The MUSE instrument throughput is estimated in two ways: from the daily technical calibrations comparing number of photons detected on the channels (each slice) with the amount generated by photodiodes located in front of the instrument, and from the spectrophotometric observations of standard stars.

Throughput data are technical calibrations taken daily in two instrument setups: INS.MODE=WFM-NOAO-E, INS.OPTI1.NAME=Clear, DET.READ.CURNMAE=SCI1.0, and INS.MODE=WFM-NOAO-N, INS.OPTI1.NAME=Blue, DET.READ.CURNMAE=SCI1.0. Their purpose is to monitor MUSE throughput by comparing amount of photons generated by photodiode 2 and 1, located in front of the instrument (calibration unit), with amount detected on the channels (each slice).

QC1_parameters

FITS key	QC1 database: table, name	definition	class*	HC_plot**	more docu
QC.AMPL.THRU1	muse_throughput..thru1	[%] Channel throughput compared to photodiode 1	HC		[docuSys coming]
QC.AMPL.THRU2	muse_throughput..thru2	[%] Channel throughput compared to photodiode 2	HC		[docuSys coming]
QC.AMPL.THRU2ERR	muse_throughput..thru2err	[%] Estimated error of throughput compared to photodiode 2	HC		[docuSys coming]
*Class: KPI - instrument performance; HC - instrument health; CAL - calibration quality; ENG - engineering parameter **There might be more than one.

Trending

We monitor the throughput averaged across all the 24 chanels (IFUs) compared to the "photodiode 1" and to the "photodiode 2" (in percent).
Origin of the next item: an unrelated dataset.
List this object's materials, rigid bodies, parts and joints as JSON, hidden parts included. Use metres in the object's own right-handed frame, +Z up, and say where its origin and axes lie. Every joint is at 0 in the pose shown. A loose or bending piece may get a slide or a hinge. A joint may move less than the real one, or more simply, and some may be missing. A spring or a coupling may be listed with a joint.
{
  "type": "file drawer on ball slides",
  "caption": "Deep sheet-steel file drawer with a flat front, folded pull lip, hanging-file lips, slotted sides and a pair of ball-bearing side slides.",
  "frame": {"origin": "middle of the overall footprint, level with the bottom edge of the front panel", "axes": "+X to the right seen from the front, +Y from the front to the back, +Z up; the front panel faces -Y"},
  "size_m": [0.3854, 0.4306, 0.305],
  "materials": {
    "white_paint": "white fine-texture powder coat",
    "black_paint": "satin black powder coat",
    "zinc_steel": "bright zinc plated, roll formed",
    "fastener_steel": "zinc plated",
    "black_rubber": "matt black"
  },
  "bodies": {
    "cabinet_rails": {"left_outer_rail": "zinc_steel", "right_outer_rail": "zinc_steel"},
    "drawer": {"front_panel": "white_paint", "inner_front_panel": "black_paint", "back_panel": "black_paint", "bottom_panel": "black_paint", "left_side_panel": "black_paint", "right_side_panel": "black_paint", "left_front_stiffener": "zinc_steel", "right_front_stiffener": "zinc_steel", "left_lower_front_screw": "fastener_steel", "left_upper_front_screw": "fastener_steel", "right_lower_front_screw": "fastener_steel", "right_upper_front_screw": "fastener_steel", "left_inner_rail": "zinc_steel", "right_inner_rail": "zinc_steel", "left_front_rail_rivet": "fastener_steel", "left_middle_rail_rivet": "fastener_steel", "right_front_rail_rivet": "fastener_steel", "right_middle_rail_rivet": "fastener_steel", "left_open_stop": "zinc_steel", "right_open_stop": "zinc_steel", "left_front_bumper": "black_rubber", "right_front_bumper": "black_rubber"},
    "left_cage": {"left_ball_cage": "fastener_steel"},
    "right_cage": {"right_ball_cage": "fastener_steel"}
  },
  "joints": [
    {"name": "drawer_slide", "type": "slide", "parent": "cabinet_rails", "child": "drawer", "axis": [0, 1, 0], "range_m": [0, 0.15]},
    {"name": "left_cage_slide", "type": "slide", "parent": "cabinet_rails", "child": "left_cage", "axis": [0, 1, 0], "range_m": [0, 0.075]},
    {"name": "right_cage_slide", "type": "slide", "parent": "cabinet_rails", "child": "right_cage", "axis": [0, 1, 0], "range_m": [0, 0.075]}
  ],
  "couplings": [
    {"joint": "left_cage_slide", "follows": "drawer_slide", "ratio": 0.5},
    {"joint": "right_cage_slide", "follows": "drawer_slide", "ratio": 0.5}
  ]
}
We also trend estimated error of throughput compared to "photodiode 2" (in percent). The values of the parameters do not directly correspond to absolute measure of instrument's throughput. This is a relative measurement.
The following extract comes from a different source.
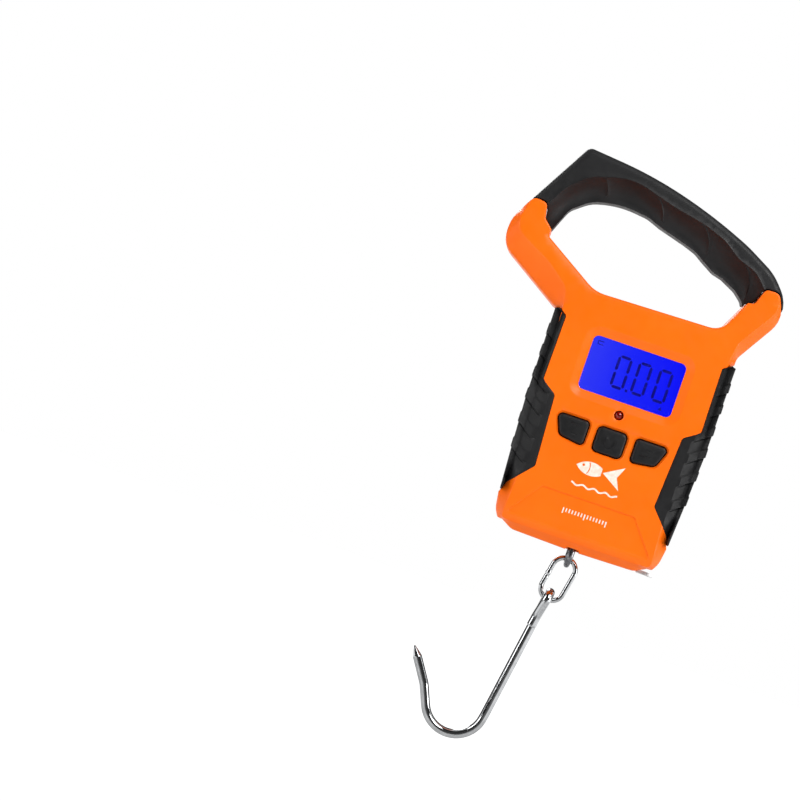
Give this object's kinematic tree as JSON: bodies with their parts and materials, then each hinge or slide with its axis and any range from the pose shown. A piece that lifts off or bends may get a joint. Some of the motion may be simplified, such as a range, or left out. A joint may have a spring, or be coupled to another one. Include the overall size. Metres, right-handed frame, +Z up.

Scoring&thresholds Throughput

The tight lower threshold is set empirically to detect decrease of the throughput but also, possible photodiode failures.

History

Date	event
July 2014	Throughput calibrations are taken regularly
2015-03-31	CHAN01 detector vessel exchanged, DET.CHIP.ID changed from psyche to egeria

Algorithm Throughput

Several separate amplifier images (flat-fields with special FITS headers containing pico amplifier measurements) are combined into one master image file. To compute the throughput the image is converted into a pixel table, the flux is then integrated over the given filter band, and the ratio of the expected flux (FITS header INS.AMPL2.CURR) to measured flux is taken, in the same units. The resulting ratio is the instrument efficiency (throughput).

We also monitor throughput of the instrument measured from observations of the spectrophotometric standard stars.

QC1_parameters

FITS key	QC1 database: table, name	definition	class*	HC_plot**	more docu
QC.STANDARD.THRU5000	muse_std..std_thru5000	Throughput computed at 5000 &/- 100 A	HC		[docuSys coming]
QC.STANDARD.THRU7000	muse_std..std_thru7000	Throughput computed at 7000 &/- 100 A	HC		[docuSys coming]
QC.STANDARD.THRU8000	muse_std..std_thru8000	Throughput computed at 8000 &/- 100 A	HC		[docuSys coming]
QC.STANDARD.THRU9000	muse_std..std_thru9000	Throughput computed at 9000 &/- 100 A	HC		[docuSys coming]
*Class: KPI - instrument performance; HC - instrument health; CAL - calibration quality; ENG - engineering parameter **There might be more than one.

Trending

The throughput of the instrument measured from observations of the spectrophotometric standard stars is monitored. The thoughput is estimated in different wavelength bands +/- 100 A wide centered at: 5000 A, 7000 A, 8000 A and 9000 A. The 6000 A band is not used as it is affected by the presence of Na Notch filters in the AO mode. Only data points determined from calibrations taken in the read out mode (DET.READ.CURNAME) SCI1.0 are selected.

Scoring&thresholds STD Throughput

No scoring

History

Date	event
2017-05-09	Pipeline updated, the std_thru parameters started being calculated
2017-09-05	M1 re-coated; std_throughput increased

Algorithm STD Throughput

The thoughput is estimated in different wavelength bands +/- 100 A wide centered at: 5000 A, 7000 A, 8000 A and 9000 A. The observed counts are integrated over the filter function, then multiplied with hc/lambda/area (where area is the effective VLT area) to get observed fluxes (f_obs). The reference fluxes are integrated over the filter function (fref) and then the zeropoint is computed as zp = -2.5 log10(fobs/fref). The throughput is calculated using formula 10^(-0.4 zp).